Fitting and evaluating

After defining the model, we can use the standard Keras model.fit() to train and evaluate the model.

In [0]:

model = RetrievalModel(users_count + 1, movies_count + 1)
model.compile(optimizer=keras.optimizers.Adagrad(learning_rate=0.2))

Let's train the model. Evaluation takes a bit of time, so we only evaluate the model every 5 epochs.

In [0]:

history = model.fit(
    train_ratings, validation_data=test_ratings, validation_freq=5, epochs=50
)

Making predictions

Now that we have a model, let's run inference and make predictions.

In [0]:

movie_id_to_movie_title = {
    int(x["movie_id"]): x["movie_title"] for x in movies.as_numpy_iterator()
}
movie_id_to_movie_title[0] = ""  # Because id 0 is not in the dataset.

We then simply use the Keras model.predict() method.

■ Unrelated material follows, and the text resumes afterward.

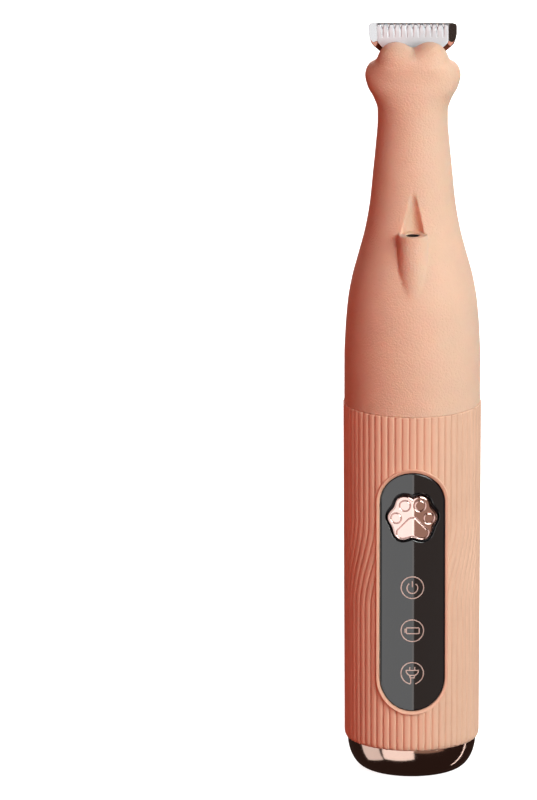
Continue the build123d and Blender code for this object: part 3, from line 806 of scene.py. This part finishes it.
def cutter_field(x, y, z):
    top = CUTTER_HIGH[2]
    half = [(2.6, CUTTER_LOW[2]), (2.6, 149.95), (4.1, 149.95), (7.2, 153.2), (7.2, top)]
    edge = polygon_field(x, z, mirrored(half))
    across = np.abs(nearest_gap(x, TOOTH_PITCH, TOOTH_GAPS))
    depth = top - z
    notch = np.maximum(across - 0.33 * (1 - depth / 0.95), depth - 0.95)
    plate = blend_max(edge, np.maximum(CUTTER_LOW[1] - y, y - CUTTER_HIGH[1]), 0.12)
    plate = blend_max(plate, -notch, 0.06)
    # Each gap runs on as a shallow groove down the front, and the front edge is ground back.
    groove_width = 0.26 - 0.05 * depth
    groove = np.maximum(across - groove_width, (y - CUTTER_LOW[1]) - 0.34 + 0.12 * depth)
    groove = np.maximum(groove, depth - 2.5)
    plate = blend_max(plate, -groove, 0.1)
    bevel = (CUTTER_LOW[1] - y) + 0.32 * (1.2 - depth)
    return blend_max(plate, bevel, 0.1)


def comb_field(x, y, z):
    half = [(4.0, 149.8), (5.9, 151.8), (7.25, 153.2), (8.5, 152.6), (8.9, 153.6), (9.05, 154.6)]
    half += [(9.05, 156.2)]
    half += [(8.95, 156.65), (8.7, 157.0), (8.2, 157.2)]
    edge = polygon_field(x, z, mirrored(half))
    across = np.abs(nearest_gap(x, 1.0, 15))
    slot = np.maximum(across - 0.15, COMB_HIGH[2] - 1.7 - z)
    slot = np.maximum(slot, COMB_LOW[1] + 0.4 - y)
    plate = blend_max(edge, np.maximum(COMB_LOW[1] - y, y - COMB_HIGH[1]), 0.15)
    # The ears lean back to the outside and to the foot; the comb's tips lean forward.
    ear = 0.15 * (np.abs(x) - 7.35) + 0.14 * (COMB_HIGH[2] - z)
    tips = 0.3 * np.clip(COMB_HIGH[2] - z, 0, 0.4)
    front = COMB_LOW[1] + np.where(np.abs(x) > 7.35, ear, tips)
    plate = blend_max(plate, front - y, 0.1)
    for side in (-1, 1):
        hole = np.hypot(x - side * 3.1, z - 152.2) - 0.72
        plate = np.maximum(plate, -hole)
    return blend_max(plate, -slot, 0.05)


def carrier_field(x, y, z):
    half = [(4.4, 149.7), (5.9, 149.9), (8.45, 152.5), (8.85, 153.6), (8.9, 155.2), (8.3, 155.8)]
    edge = polygon_field(x, z, mirrored(half))
    # Each arm bends away a little below the comb's ear.
    bend = np.maximum(114.69 - 0.69 * np.abs(x) - 0.72 * z, 0)
    front = 3.8 + np.minimum(0.5 * bend, 0.8)
    plate = blend_max(edge, np.maximum(front - y, y - CARRIER_HIGH[1]), 0.2)
    tongue = box_field(x, y, z, (-4.0, 3.2, CARRIER_LOW[2]), (4.0, 4.9, 150.2))
    seat = box_field(x, y, z, (-2.5, 2.8, 141.6), (2.5, 3.4, 143.2))
    solid = np.minimum(plate, np.minimum(tongue, seat))
    relief = np.hypot(np.maximum(np.abs(x) - 2.6, 0), z - 154.5) - 0.55
    relief = np.maximum(relief, 4.75 - y)
    solid = blend_max(solid, -relief, 0.2)
    for side in (-1, 1):
        hole = np.hypot(x - side * 3.1, z - 152.2) - 0.72
        solid = np.maximum(solid, -hole)
    return solid


def make_blades():
    fine = 0.085
    field_piece("ceramic_cutter", cutter_field, "moving_blade", MATERIALS["ceramic"], fine)
    field_piece("steel_comb", comb_field, "fixed_blade", MATERIALS["steel"], fine)
    field_piece("plated_carrier", carrier_field, "blade_carrier", MATERIALS["carrier"], 0.15)


# ---- work light ------------------------------------------------------------
def led_field(x, y, z):
    """Smoked dome in a dark bezel, just below the ledge."""
    radius = np.hypot(x, y - LIGHT_Y)
    dome = np.sqrt(radius**2 + (z - 113.4) ** 2) - 1.28
    barrel = np.maximum(radius - 1.4, z - 113.0)
    bezel = np.maximum(np.maximum(radius - 1.42, 1.2 - radius), z - BEZEL_TOP)
    body = np.minimum(np.minimum(dome, barrel), np.maximum(bezel, 112.0 - z))
    return np.maximum(body, LIGHT_LOW[2] - z)


def make_light():
    high = (LIGHT_HIGH[0], LIGHT_HIGH[1], BEZEL_TOP)
    field_piece("work_light", led_field, "spot_led", MATERIALS["led"], 0.1, LIGHT_LOW, high)


# ---- CAD pieces that stay, with finished materials -------------------------
def finish_cad_nodes():
    """Procedural material for each record slot whose CAD shape is shown."""
    slots = {row["node"]: row["material_slot"] for row in frame["record"]["subparts"]}
    record_colours = {m["slot"]: m for m in frame["record"]["materials"]}
    metals = {"brushed_steel", "chrome", "brass", "aluminium"}
    made = {}
    for node, obj in frame["nodes"].items():
        if obj.hide_render:
            continue
        slot = slots[node]
        if slot not in made:
            entry = record_colours[slot]
            metallic = 1.0 if entry["class"] in metals else 0.0
            rough = {"rubber": 0.75, "matte_plastic": 0.5, "gloss_plastic": 0.25}.get(entry["class"], 0.3)
            made[slot] = surface(
                "part_" + slot, entry["base_color"][:3], rough, metallic, vary=0.08, scale=900, grain=(4000, 0.00001)
            )[0]
        obj.data.materials.clear()
        obj.data.materials.append(made[slot])


# ---- studio ----------------------------------------------------------------
def aim(obj, target):
    direction = Vector(target) - obj.location
    obj.rotation_euler = direction.to_track_quat("-Z", "Y").to_euler()


def area_light(name, place, target, size, power, colour=(1, 1, 1), diffuse=True, glossy=True):
    data = bpy.data.lights.new(name, "AREA")
    data.shape = "RECTANGLE"
    data.size, data.size_y = size
    data.energy = power
    data.color = colour
    lamp = bpy.data.objects.new(name, data)
    bpy.context.scene.collection.objects.link(lamp)
    lamp.location = place
    aim(lamp, target)
    lamp.visible_camera = False
    lamp.visible_diffuse = diffuse
    lamp.visible_glossy = glossy
    return lamp


def around(azimuth, elevation, distance):
    """Place on a sphere about the object's middle; azimuth 0 is in front, positive to the right."""
    a, e = math.radians(azimuth), math.radians(elevation)
    direction = Vector((math.sin(a) * math.cos(e), -math.cos(a) * math.cos(e), math.sin(e)))
    return Vector(MIDDLE) + direction * distance


def card(name, azimuth, elevation, width, height, luminance, colour=(1, 1, 1)):
    """Soft box that is only seen in reflections."""
    power = luminance * math.pi * width * height
    place = around(azimuth, elevation, 1.2)
    return area_light(name, place, MIDDLE, (width, height), power, colour, diffuse=False)


def make_floor():
    """Pale floor, partly self-lit so that it stays white round the object."""
    size = 12.0
    mesh = bpy.data.meshes.new("floor")
    corners = [(-size, -size, 0), (size, -size, 0), (size, size, 0), (-size, size, 0)]
    mesh.from_pydata(corners, [], [[0, 1, 2, 3]])
    material, nodes, links, shader = node_material("floor_paint")
    wander = noise(nodes, links, 3.0, 2.0)
    links.new(ramp(nodes, links, wander, (0.50, 0.50, 0.50), (0.52, 0.52, 0.52)), shader.inputs["Base Color"])
    shader.inputs["Roughness"].default_value = 0.9
    shader.inputs["Emission Color"].default_value = (1, 1, 1, 1)
    shader.inputs["Emission Strength"].default_value = 0.9
    mesh.materials.append(material)
    floor = bpy.data.objects.new("floor", mesh)
    bpy.context.scene.collection.objects.link(floor)
    floor.visible_glossy = False
    floor.visible_diffuse = False


def make_world():
    """White to the eye, dim in reflections, and a soft fill for matte surfaces."""
    world = bpy.data.worlds.new("studio")
    bpy.context.scene.world = world
    world.use_nodes = True
    nodes, links = world.node_tree.nodes, world.node_tree.links
    nodes.clear()
    path = nodes.new("ShaderNodeLightPath")
    seen = nodes.new("ShaderNodeBackground")
    seen.inputs["Color"].default_value = (1, 1, 1, 1)
    seen.inputs["Strength"].default_value = 1.0
    fill = nodes.new("ShaderNodeBackground")
    fill.inputs["Color"].default_value = (1.0, 0.28, 0.18, 1)
    fill.inputs["Strength"].default_value = 0.10
    mirrored_room = nodes.new("ShaderNodeBackground")
    mirrored_room.inputs["Color"].default_value = (1.0, 0.60, 0.50, 1)
    mirrored_room.inputs["Strength"].default_value = 0.037
    first = nodes.new("ShaderNodeMixShader")
    second = nodes.new("ShaderNodeMixShader")
    output = nodes.new("ShaderNodeOutputWorld")
    links.new(path.outputs["Is Glossy Ray"], first.inputs["Fac"])
    links.new(fill.outputs[0], first.inputs[1])
    links.new(mirrored_room.outputs[0], first.inputs[2])
    links.new(path.outputs["Is Camera Ray"], second.inputs["Fac"])
    links.new(first.outputs[0], second.inputs[1])
    links.new(seen.outputs[0], second.inputs[2])
    links.new(second.outputs[0], output.inputs["Surface"])


MIDDLE = (0, 0, 0.09)
# Name, azimuth, elevation, distance, width, height, power, colour, seen in reflections.
LAMPS = [
    ("key", 35, 23, 1.2, 0.8, 0.8, 18.2, (0.91, 0.97, 0.95), True),
    ("side", 88, 18, 1.2, 0.5, 1.0, 4.8, (0.74, 0.88, 1.0), False),
    ("fill", -54, 0, 1.2, 0.5, 1.0, 7.2, (1.0, 0.12, 0.06), False),
    ("back", 178, 22, 1.2, 0.8, 1.0, 13.0, (1.0, 0.98, 0.95), True),
    ("back_right", 140, 15, 1.2, 0.6, 1.0, 3.0, (1, 1, 1), False),
    ("back_left", -145, 15, 1.2, 0.6, 1.0, 1.5, (1.0, 0.7, 0.6), False),
]


def make_lights():
    for name, azimuth, elevation, distance, width, height, power, colour, glossy in LAMPS:
        place = around(azimuth, elevation, distance)
        area_light(name, place, MIDDLE, (width, height), power, colour, glossy=glossy)
    card("card_left", -26, -8, 1.28, 1.7, 1.8)
    card("card_far_left", -82, -8, 0.85, 1.7, 1.3)
    card("card_right", 30, -3, 1.36, 1.0, 0.5, (0.86, 0.61, 0.49))
    card("strip_right", 114, -20, 0.05, 1.4, 4.0)


def make_camera():
    """Long lens, 15 degrees above the horizon, in front."""
    data = bpy.data.cameras.new("camera")
    camera = bpy.data.objects.new("camera", data)
    bpy.context.scene.collection.objects.link(camera)
    data.sensor_width = 36.0
    data.lens = 900.0
    elevation = math.radians(15.0)
    distance = 4.119
    target = Vector((-0.0296, 0, 0.0779))
    back = Vector((0, -math.cos(elevation), math.sin(elevation)))
    camera.location = target + back * distance
    camera.rotation_euler = (-back).to_track_quat("-Z", "Y").to_euler()
    data.clip_start, data.clip_end = 0.05, 40.0
    bpy.context.scene.camera = camera


make_camera()
make_world()
make_floor()
make_lights()
make_shell()
make_sleeve()
make_cap()
make_panel()
make_icons()
make_blades()
make_light()
finish_cad_nodes()
bpy.context.scene.view_settings.view_transform = "Standard"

Under the hood, it calls the BruteForceRetrieval layer to perform the actual retrieval.

In [0]:

user_ids = random.sample(range(1, 1001), len(devices))
predictions = model.predict(keras.ops.convert_to_tensor(user_ids))
predictions = keras.ops.convert_to_numpy(predictions["predictions"])

for i, user_id in enumerate(user_ids):
    print(f"\n==Recommended movies for user {user_id}==")
    for movie_id in predictions[i]:
        print(movie_id_to_movie_title[movie_id])

And we're done! For data parallel training, all we had to do was add ~3-5 LoC. The rest is exactly the same.